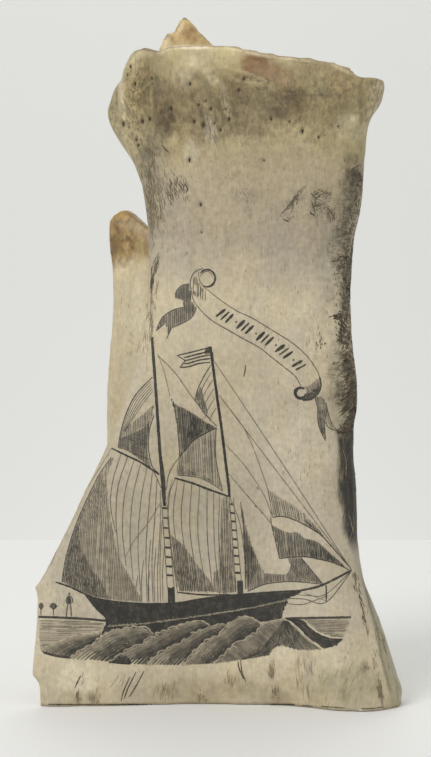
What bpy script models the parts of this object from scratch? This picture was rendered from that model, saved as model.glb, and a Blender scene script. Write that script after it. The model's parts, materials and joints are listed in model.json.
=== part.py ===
"""Scrimshaw bone: the socket end of a shoulder blade, sawn off flat so that it stands on the cut.

Metres, +Z up. The smooth face that carries the picture looks along -Y, the ridge of the blade stands
off the back, and the origin lies in the sawn foot, under the middle of the bone's box.
"""

import math

import bmesh
import bpy
import numpy as np
from mathutils import Vector

# Driving sizes of the bone, in metres. Heights in the tables are shares of the first one.
HEIGHT = 0.2315  # foot to a hair above the broken peak behind the socket
FOOT_WIDTH = 0.1205  # thin border to thick border, at the sawn foot
SOCKET_HALF_DEPTH = 0.0238  # middle of the socket to its rim, front or back
SOCKET_DEPTH = 0.0100  # the hollow of the socket, below its rim
SOCKET_LIP = 0.0030  # rounded edge between the outside of the neck and the hollow
RIDGE_REACH = 0.0355  # middle of the blade to the crest of the ridge
RIDGE_ROOT_THICKNESS = 0.0170
RIDGE_WEB_THICKNESS = 0.0060
RIDGE_CREST_THICKNESS = 0.0095
RIDGE_LEAN = 139.0  # degrees from +X to the ridge, seen from above
RIDGE_ROOT = (-0.0100, 0.0050)  # where the ridge meets the middle of the blade
RIDGE_TIP_ROUNDING = 0.0060  # height of the rounded free end of the ridge
RIDGE_BOW = 0.0030  # how far the crest bows sideways, half way up
RIDGE_TIP_BLUNTNESS = 0.15  # share of its thickness, squared, that is left at the very tip
RIDGE_ROOT_ENDS = 0.42  # share of the way out to the crest where the thick root has thinned to the web
RIDGE_CREST_FLARE = (0.55, 0.95)  # shares of the way out between which the web thickens to the crest
RIDGE_SQUARENESS = 2.6  # 2 is an ellipse, more is a plate with rounded edges
SAW_ALLOWANCE = 0.006  # bone modelled below the foot, which the saw cut then takes off
SAW_BLOCK = 0.4  # side of the block that cuts the foot flat

# Fineness of the faceted solid
PLATE_RING_STEP = 0.0080
SOCKET_RING_STEP = 0.0034
RIDGE_RING_STEP = 0.0090
RIDGE_TIP_RING_STEP = 0.0017
POINTS_ROUND_RIDGE = 22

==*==

● **What you have to do**: Repeat the material word for word, in full.

● **Exercise answer**:
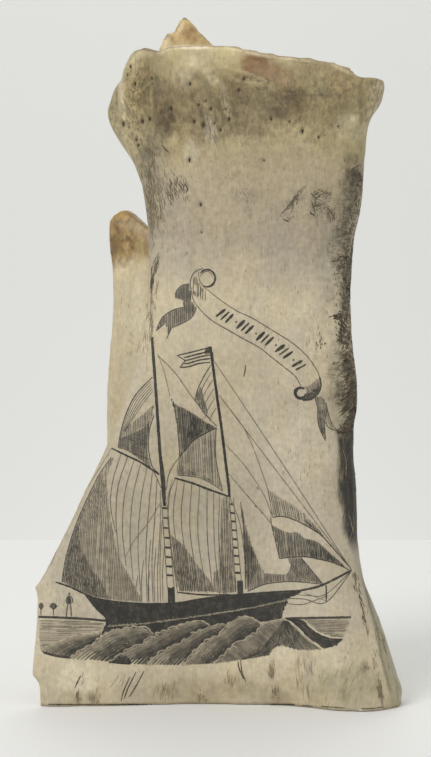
What bpy script models the parts of this object from scratch? This picture was rendered from that model, saved as model.glb, and a Blender scene script. Write that script after it. The model's parts, materials and joints are listed in model.json.
=== part.py ===
"""Scrimshaw bone: the socket end of a shoulder blade, sawn off flat so that it stands on the cut.

Metres, +Z up. The smooth face that carries the picture looks along -Y, the ridge of the blade stands
off the back, and the origin lies in the sawn foot, under the middle of the bone's box.
"""

import math

import bmesh
import bpy
import numpy as np
from mathutils import Vector

# Driving sizes of the bone, in metres. Heights in the tables are shares of the first one.
HEIGHT = 0.2315  # foot to a hair above the broken peak behind the socket
FOOT_WIDTH = 0.1205  # thin border to thick border, at the sawn foot
SOCKET_HALF_DEPTH = 0.0238  # middle of the socket to its rim, front or back
SOCKET_DEPTH = 0.0100  # the hollow of the socket, below its rim
SOCKET_LIP = 0.0030  # rounded edge between the outside of the neck and the hollow
RIDGE_REACH = 0.0355  # middle of the blade to the crest of the ridge
RIDGE_ROOT_THICKNESS = 0.0170
RIDGE_WEB_THICKNESS = 0.0060
RIDGE_CREST_THICKNESS = 0.0095
RIDGE_LEAN = 139.0  # degrees from +X to the ridge, seen from above
RIDGE_ROOT = (-0.0100, 0.0050)  # where the ridge meets the middle of the blade
RIDGE_TIP_ROUNDING = 0.0060  # height of the rounded free end of the ridge
RIDGE_BOW = 0.0030  # how far the crest bows sideways, half way up
RIDGE_TIP_BLUNTNESS = 0.15  # share of its thickness, squared, that is left at the very tip
RIDGE_ROOT_ENDS = 0.42  # share of the way out to the crest where the thick root has thinned to the web
RIDGE_CREST_FLARE = (0.55, 0.95)  # shares of the way out between which the web thickens to the crest
RIDGE_SQUARENESS = 2.6  # 2 is an ellipse, more is a plate with rounded edges
SAW_ALLOWANCE = 0.006  # bone modelled below the foot, which the saw cut then takes off
SAW_BLOCK = 0.4  # side of the block that cuts the foot flat

# Fineness of the faceted solid
PLATE_RING_STEP = 0.0080
SOCKET_RING_STEP = 0.0034
RIDGE_RING_STEP = 0.0090
RIDGE_TIP_RING_STEP = 0.0017
POINTS_ROUND_RIDGE = 22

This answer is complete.